_INFORMATION PROVIDED_.
--- --- ---
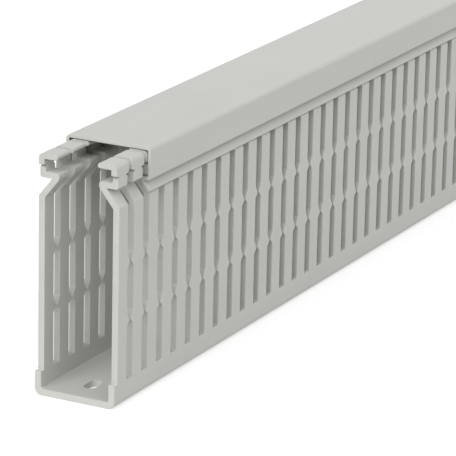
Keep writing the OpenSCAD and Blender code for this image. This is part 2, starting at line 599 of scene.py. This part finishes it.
class Finish:
    """A material on a Principled shader, with short calls for the nodes that this plastic needs."""

    def __init__(self, name):
        self.material = bpy.data.materials.new(name)
        self.material.use_nodes = True
        self.nodes = self.material.node_tree.nodes
        self.links = self.material.node_tree.links
        self.shader = self.nodes["Principled BSDF"]
        self.shader.inputs["IOR"].default_value = PVC_IOR
        self.place = self.nodes.new("ShaderNodeTexCoord").outputs["Object"]

    def link(self, source, target):
        self.links.new(source, target)

    def noise(self, grains, detail=3):
        """Noise with so many grains a metre along x, y and z. Few along y gives lines along the duct."""
        stretch = self.nodes.new("ShaderNodeMapping")
        stretch.inputs["Scale"].default_value = grains
        self.link(self.place, stretch.inputs["Vector"])
        noise = self.nodes.new("ShaderNodeTexNoise")
        noise.inputs["Scale"].default_value = 1
        noise.inputs["Detail"].default_value = detail
        self.link(stretch.outputs["Vector"], noise.inputs["Vector"])
        return noise.outputs["Fac"]

    def spread(self, value, low, high):
        """Maps the middle of a noise's range to the range from low to high."""
        span = self.nodes.new("ShaderNodeMapRange")
        span.inputs["From Min"].default_value = 0.3
        span.inputs["From Max"].default_value = 0.7
        span.inputs["To Min"].default_value = low
        span.inputs["To Max"].default_value = high
        self.link(value, span.inputs["Value"])
        return span.outputs["Result"]

    def times(self, first, second):
        """Product of two values."""
        product = self.nodes.new("ShaderNodeMath")
        product.operation = "MULTIPLY"
        self.link(first, product.inputs[0])
        self.link(second, product.inputs[1])
        return product.outputs["Value"]

    def tint(self, grey, strength):
        """The grey, lightened or darkened by a varying strength around 1."""
        scale = self.nodes.new("ShaderNodeVectorMath")
        scale.operation = "SCALE"
        scale.inputs[0].default_value = grey
        self.link(strength, scale.inputs["Scale"])
        self.link(scale.outputs["Vector"], self.shader.inputs["Base Color"])

    def relief(self, height, depth):
        """Bump from a height between 0 and 1, whose full depth is given in metres."""
        bump = self.nodes.new("ShaderNodeBump")
        bump.inputs["Strength"].default_value = 1
        bump.inputs["Distance"].default_value = depth
        self.link(height, bump.inputs["Height"])
        self.link(bump.outputs["Normal"], self.shader.inputs["Normal"])
        return self.material


# %% The skin from the die
def extruded_skin(name, grey):
    finish = Finish(name)
    die_lines = finish.noise((1800, 3, 1800), detail=4)
    clouds = finish.noise((60, 18, 60))
    specks = finish.noise((900, 900, 900), detail=1)
    tone = finish.times(finish.spread(die_lines, 0.985, 1.015), finish.spread(clouds, 0.98, 1.02))
    finish.tint(grey, tone)
    finish.link(finish.spread(die_lines, 0.40, 0.50), finish.shader.inputs["Roughness"])
    height = finish.times(finish.spread(die_lines, 0.6, 1), finish.spread(specks, 0.8, 1))
    return finish.relief(height, 0.012 * MM)


# %% Faces that the press sheared
def punched_face(name, grey):
    finish = Finish(name)
    drag_lines = finish.noise((120, 2600, 900), detail=4)
    clouds = finish.noise((200, 200, 60))
    tone = finish.times(finish.spread(drag_lines, 0.97, 1.03), finish.spread(clouds, 0.98, 1.03))
    finish.tint(grey, tone)
    finish.link(finish.spread(drag_lines, 0.48, 0.62), finish.shader.inputs["Roughness"])
    return finish.relief(drag_lines, 0.02 * MM)


# %% Sawn ends
def sawn_face(name, grey):
    finish = Finish(name)
    tooth_marks = finish.noise((90, 400, 2400), detail=4)
    fuzz = finish.noise((2500, 2500, 2500), detail=2)
    paler = [channel * 1.04 for channel in grey]
    tone = finish.times(finish.spread(tooth_marks, 0.96, 1.04), finish.spread(fuzz, 0.98, 1.03))
    finish.tint(paler, tone)
    finish.link(finish.spread(tooth_marks, 0.52, 0.68), finish.shader.inputs["Roughness"])
    height = finish.times(finish.spread(tooth_marks, 0.5, 1), finish.spread(fuzz, 0.7, 1))
    return finish.relief(height, 0.03 * MM)


# %% Edges painted paler, as a painted highlight
def painted_edge_highlight(name, grey):
    finish = Finish(name)
    edge_mottle = finish.noise((500, 120, 500), detail=3)
    # The edges are painted 6% paler than the grey, a painted highlight along every edge, with a random mottle
    # in its tone.
    paler = [channel * 1.06 for channel in grey]
    finish.tint(paler, finish.spread(edge_mottle, 0.95, 1.05))
    finish.link(finish.spread(edge_mottle, 0.36, 0.5), finish.shader.inputs["Roughness"])
    return finish.relief(edge_mottle, 0.01 * MM)


# %% Put the four finishes on each piece, in the order of SKIN, PUNCHED, SAWN and EDGE
FINISHES = (
    (extruded_skin, "skin"),
    (punched_face, "punched"),
    (sawn_face, "sawn"),
    (painted_edge_highlight, "edge"),
)
for piece, slot_name in ((base, "base_plastic"), (cover, "cover_plastic")):
    grey = plastics[slot_name]
    for make, word in FINISHES:
        piece.data.materials.append(make(f"{piece.name}_{word}", grey))
    print(piece.name, "finishes:", [material.name for material in piece.data.materials])

# %% [markdown]
# ## Floor and light
#
# The duct lies on a plain pale floor in a plain pale room. The floor and the room look white to the camera
# and in reflections, through the Light Path node, but they light the object only as a pale studio would,
# so that the grey renders as grey. The floor still takes the object's shadow.
#
# Two broad lamps do the rest. The stronger one stands in front and above, so that tops and sawn ends are
# lightest, and the weaker one fills the long right-hand wall. Both are suns, because a sun has no place: it
# lights a duct of any length evenly, and it can't get between the duct and a camera that goes round it.

# %% The floor
FLOOR_SIZE = 12
FLOOR_LIT = 0.7
FLOOR_SHOWN = 0.5
FLOOR_GLOW = 0.55
floor_mesh = bpy.data.meshes.new("floor")
half = FLOOR_SIZE / 2
floor_corners = [(-half, -half, 0), (half, -half, 0), (half, half, 0), (-half, half, 0)]
floor_mesh.from_pydata(floor_corners, [], [(0, 1, 2, 3)])
floor = bpy.data.objects.new("floor", floor_mesh)
bpy.context.scene.collection.objects.link(floor)


def seen_directly(nodes, links):
    """1 for rays that show the surface to the camera, in a reflection or through glass, and 0 for light."""
    path = nodes.new("ShaderNodeLightPath")
    either = nodes.new("ShaderNodeMath")
    either.operation = "MAXIMUM"
    links.new(path.outputs["Is Camera Ray"], either.inputs[0])
    links.new(path.outputs["Is Glossy Ray"], either.inputs[1])
    any_of_them = nodes.new("ShaderNodeMath")
    any_of_them.operation = "MAXIMUM"
    links.new(either.outputs["Value"], any_of_them.inputs[0])
    links.new(path.outputs["Is Transmission Ray"], any_of_them.inputs[1])
    return any_of_them.outputs["Value"]


def pale_floor():
    material = bpy.data.materials.new("pale_floor")
    material.use_nodes = True
    nodes = material.node_tree.nodes
    links = material.node_tree.links
    nodes.clear()
    lit = nodes.new("ShaderNodeBsdfDiffuse")
    lit.inputs["Color"].default_value = (FLOOR_LIT, FLOOR_LIT, FLOOR_LIT, 1)
    shown = nodes.new("ShaderNodeBsdfDiffuse")
    shown.inputs["Color"].default_value = (FLOOR_SHOWN, FLOOR_SHOWN, FLOOR_SHOWN, 1)
    glow = nodes.new("ShaderNodeEmission")
    glow.inputs["Strength"].default_value = FLOOR_GLOW
    white = nodes.new("ShaderNodeAddShader")
    links.new(shown.outputs["BSDF"], white.inputs[0])
    links.new(glow.outputs["Emission"], white.inputs[1])
    choose = nodes.new("ShaderNodeMixShader")
    links.new(seen_directly(nodes, links), choose.inputs["Fac"])
    links.new(lit.outputs["BSDF"], choose.inputs[1])
    links.new(white.outputs["Shader"], choose.inputs[2])
    out = nodes.new("ShaderNodeOutputMaterial")
    links.new(choose.outputs["Shader"], out.inputs["Surface"])
    return material


floor.data.materials.append(pale_floor())

# %% The room
ROOM_LIGHT = 0.45
SHOWN_LIGHT = 1
world = bpy.data.worlds.new("room")
bpy.context.scene.world = world
world.use_nodes = True
room_nodes = world.node_tree.nodes
room_links = world.node_tree.links
room_nodes.clear()
room = room_nodes.new("ShaderNodeBackground")
room.inputs["Strength"].default_value = ROOM_LIGHT
room_white = room_nodes.new("ShaderNodeBackground")
room_white.inputs["Strength"].default_value = SHOWN_LIGHT
for background in (room, room_white):
    background.inputs["Color"].default_value = (1, 1, 1, 1)
room_choice = room_nodes.new("ShaderNodeMixShader")
room_links.new(seen_directly(room_nodes, room_links), room_choice.inputs["Fac"])
room_links.new(room.outputs["Background"], room_choice.inputs[1])
room_links.new(room_white.outputs["Background"], room_choice.inputs[2])
room_out = room_nodes.new("ShaderNodeOutputWorld")
room_links.new(room_choice.outputs["Shader"], room_out.inputs["Surface"])


# %% The lamps
def soft_sun(name, azimuth, elevation, strength, softness):
    """A broad, even lamp from a direction, with azimuth and elevation as for the camera, in degrees."""
    lamp = bpy.data.objects.new(name, bpy.data.lights.new(name, "SUN"))
    bpy.context.scene.collection.objects.link(lamp)
    lamp.data.energy = strength
    lamp.data.angle = math.radians(softness)
    a = math.radians(azimuth)
    e = math.radians(elevation)
    source = Vector((math.sin(a) * math.cos(e), -math.cos(a) * math.cos(e), math.sin(e)))
    lamp.rotation_euler = (-source).to_track_quat("-Z", "Y").to_euler()
    return lamp


soft_sun("front_and_above", 0, 42, 2.4, 50)
soft_sun("from_the_right", 75, 35, 0.9, 60)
--- --- ---
_INSTRUCTIONS FOR THE TASK_. Starting with the first line of the data above, copy each line exactly until you reach the line with "self.links.new(source, target)"; include that line as well.

_EXERCISE ANSWER_.
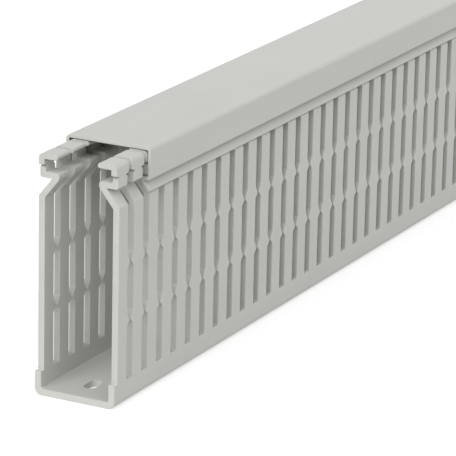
Keep writing the OpenSCAD and Blender code for this image. This is part 2, starting at line 599 of scene.py. This part finishes it.
class Finish:
    """A material on a Principled shader, with short calls for the nodes that this plastic needs."""

    def __init__(self, name):
        self.material = bpy.data.materials.new(name)
        self.material.use_nodes = True
        self.nodes = self.material.node_tree.nodes
        self.links = self.material.node_tree.links
        self.shader = self.nodes["Principled BSDF"]
        self.shader.inputs["IOR"].default_value = PVC_IOR
        self.place = self.nodes.new("ShaderNodeTexCoord").outputs["Object"]

    def link(self, source, target):
        self.links.new(source, target)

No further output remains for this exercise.